Veröffentlicht 10. Dezember 2020 von Neysan Donnelly
Chemienobelpreis 2020: Das Zeitalter von CRISPR
Photo/Credit: vchal/iStock
Die Meldung kam nicht überraschend: Weniger als zehn Jahre nach der Etablierung des revolutionären Werkzeugs zur Editierung von Genen CRISPR/Cas wurden zwei der wichtigsten Köpfe dieser Entwicklung, Jennifer A. Doudna und Emmanuelle Charpentier, mit dem Nobelpreis für Chemie 2020 ausgezeichnet.
Die Auswirkungen eines technologischen oder methodischen Fortschritts kann man bewerten, indem man sich beispielsweise die Geschichte dieser Entwicklung anschaut. Die von Kary Mullis erfundene Polymerase-Kettenreaktion oder die Kryo-Elektronenmikroskopie, die von Jacques Dubochet, Joachim Frank und Richard Henderson entwickelt wurde, sind nur zwei Beispiele für mit dem Nobelpreis ausgezeichnete Erfindungen, die die Art und Weise, wie Wissenschaftlerinnen und Wissenschaftler Forschung betreiben, revolutioniert haben. Vermutlich haben noch nicht einmal die Erfinderinnen und Erfinder selbst an alle Anwendungen gedacht, die möglich sind. Das Geneditierwerkzeug CRISPR/Cas ist wohl das revolutionärste von allen: Obwohl es erst vor weniger als einem Jahrzehnt entdeckt wurde, kann man ohne Übertreibung behaupten, dass mehr oder weniger jedes molekularbiologische Labor auf der ganzen Welt es inzwischen anwendet: Die Suche in PubMed, einer Datenbank für wissenschaftliche Publikationen, liefert mehr als 20.000 Publikationen zum Thema.
Änderungen an der DNA
Um zu verstehen, warum das CRISPR-System zur Genbearbeitung so revolutionär ist, kann man sich vor Augen halten, wie schwierig es war, DNA gezielt und spezifisch zu modifizieren.
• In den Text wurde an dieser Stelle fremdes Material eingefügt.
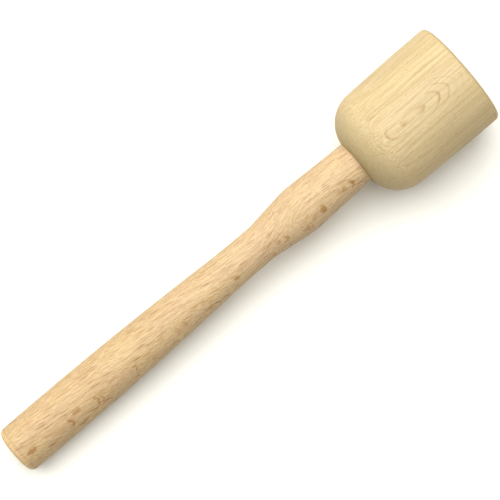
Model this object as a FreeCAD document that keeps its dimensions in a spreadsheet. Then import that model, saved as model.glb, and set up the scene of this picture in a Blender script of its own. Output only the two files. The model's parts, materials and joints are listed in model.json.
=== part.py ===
"""Turned wooden mallet with its head in line with its handle.

Three pieces: a head with an eye bored right through it, a handle whose tenon fills that eye, and a
wedge that spreads the sawn end of the tenon inside the flared mouth of the eye.

Each piece is modelled about its own Z axis, which runs from the striking face (Z = 0) to the butt.
One placement, the same for all three, lays the mallet on its side, head towards +X. It rests there
on the back rim of the head and on the edge of the butt, so its axis slopes down to the butt. The
origin is on the surface it lies on, under the middle of its bounding box. Lengths are in
millimetres and angles in degrees.
"""

import FreeCAD
import Part
import Sketcher
import math
import os

V = FreeCAD.Vector

# alias, value, what it is
DIMENSIONS = [
    ("head_length", 82.6, "striking face to the back of the head"),
    ("head_radius", 34.8, "radius of the head at the striking face"),
    ("head_bend_at", 36.5, "distance from the striking face at which the side starts to draw in"),
    ("head_barrel", 1500.0, "radius of the slight barrel along the side, round that bend"),
    ("head_back_radius", 33.35, "radius that the side would reach at the back, without the shoulder"),
    ("shoulder_round", 22.2, "radius of the round shoulder at the back of the head"),
    ("face_round", 3.0, "round on the edge of the striking face"),
    ("eye_edge", 0.3, "chamfer round the mouths of the eye"),

    ("tenon_radius", 13.75, "radius of the tenon, which fills the eye"),
    ("flare_depth", 48.0, "depth of the flare and of the saw kerf, from the striking face"),
    ("flare_radius", 15.0, "half the long axis of the flared mouth in the striking face"),
    ("kerf_half_open", 2.0, "half the width of the wedged kerf at the striking face"),
    ("kerf_half_saw", 0.8, "half the width of the saw cut at the bottom of the kerf"),
    ("tenon_edge", 0.25, "chamfer on the visible end of the tenon"),
    ("wedge_length", 44.0, "length of the wedge, which stops short of the kerf's bottom"),
    ("wedge_width", 27.0, "width of the wedge, across the tenon"),
    ("wedge_edge", 0.2, "chamfer on the visible end of the wedge"),

    ("overall", 350.0, "striking face to butt"),
    ("swell_at", 127.6, "corner of the swell in front of the hand: distance from the face"),
    ("swell_radius", 15.45, "corner of the swell: radius"),
    ("swell_round", 57.0, "round over the swell"),
    ("waist_from", 156.4, "front corner of the waist: distance from the face"),
    ("waist_to", 178.2, "back corner of the waist: distance from the face"),
    ("waist_radius", 11.73, "radius of the waist, the thinnest part"),
    ("waist_front_round", 28.5, "hollow between the swell's back slope and the waist"),
    ("waist_back_round", 610.0, "long hollow between the waist and the grip"),
    ("grip_from", 258.5, "corner at which the grip reaches its full size: distance from the face"),
    ("grip_radius", 15.54, "radius of the straight end of the grip"),
    ("grip_round", 2650.0, "long round between the waist's slope and the straight end of the grip"),
    ("butt_round", 4.2, "round on the edge of the butt"),
]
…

Die Aufklärung der Doppelhelix durch Crick und Watson, die Entdeckung, dass die DNA aus Genen besteht, die Proteine kodieren, und dass Fehler im genetischen Code zu fehlerhaften Proteinen und Krankheiten führen (Übersicht zu diesen wissenschaftlichen Durchbrüchen), gaben den Anstoß zu Bemühungen, Fehler im genetischen Material zu verändern oder zu korrigieren. Restriktionsenzyme, Zinkfingernukleasen und TALENs wurden von Wissenschaftlern zur Modifizierung von genetischem Material eingesetzt. Insbesondere Fragen der Spezifität und technische Herausforderungen bei der Herstellung von Zinkfinger-Nukleasen haben allerdings zu Schwierigkeiten bei der routinemäßigen Modulation von genetischem Material durch Enzyme geführt. Was versteht man also unter dem CRISPR/Cas-System und worin liegen die Vorteile gegenüber anderen Methoden zur Genbearbeitung?
Die CRISPR-Story
Die Geschichte von CRISPR begann 1993 in Spanien mit dem Mikrobiologen Francisco Mojica. Während seines Doktoratsstudiums an der Universität von Alicante fand Mojica eine sehr ungewöhnliche, sich wiederholende DNA-Struktur im Genom der Mikrobe Haloferax mediterranea. Zwar ähnelte sie keiner zuvor beschriebenen, bei Mikroben bekannten DNA-Sequenz, doch Mojica konnte zeigen, dass solche Strukturen in vielen Mikroben enthalten sind. Die Schlüsselfrage war natürlich, welche Funktion sie erfüllen. Ein sorgfältiger Sequenzvergleich führte Mojica zu der Hypothese, dass diese Wiederholungen – die er CRISPR für Clustered Regularly Interspaced Short Palindromic Repeats nannte – eine wichtige Immunfunktion ausüben. In der Tat ist inzwischen bekannt, dass Mikroben das CRISPR-System nutzen, um genetische Sequenzen, die von eindringenden Mikroorganismen stammen, genau nachzuweisen und mit Hilfe spezialisierter Enzyme diese Fremdsequenzen gezielt abzubauen. Der große Durchbruch von Charpentier und Doudna bestand darin, zu zeigen, wie das CRISPR-System mit diesen spezialisierten Hilfsproteinen (oder Cas für CRISPR-assoziierte Proteine) so programmiert werden konnte, dass es bestimmte Stellen in der DNA abschneidet. Eine entsprechende Studie, an der sie mitgearbeitet haben, wurde 2012 in der Zeitschrift Science veröffentlicht. Aufbauend auf den von Charpentier und Doudna und ihren Kollegen aufgestellten Prinzipien passten andere Forscher, vor allem die in den USA ansässigen Wissenschaftler Feng Zhang und George Church, CRISPR/Cas dann sehr schnell an, um die DNA von menschlichen und Mauszellen erfolgreich zu zerschneiden und zu bearbeiten. Inzwischen wurde die Technologie auch für die Erzeugung genomeditierter Nutzpflanzen angepasst.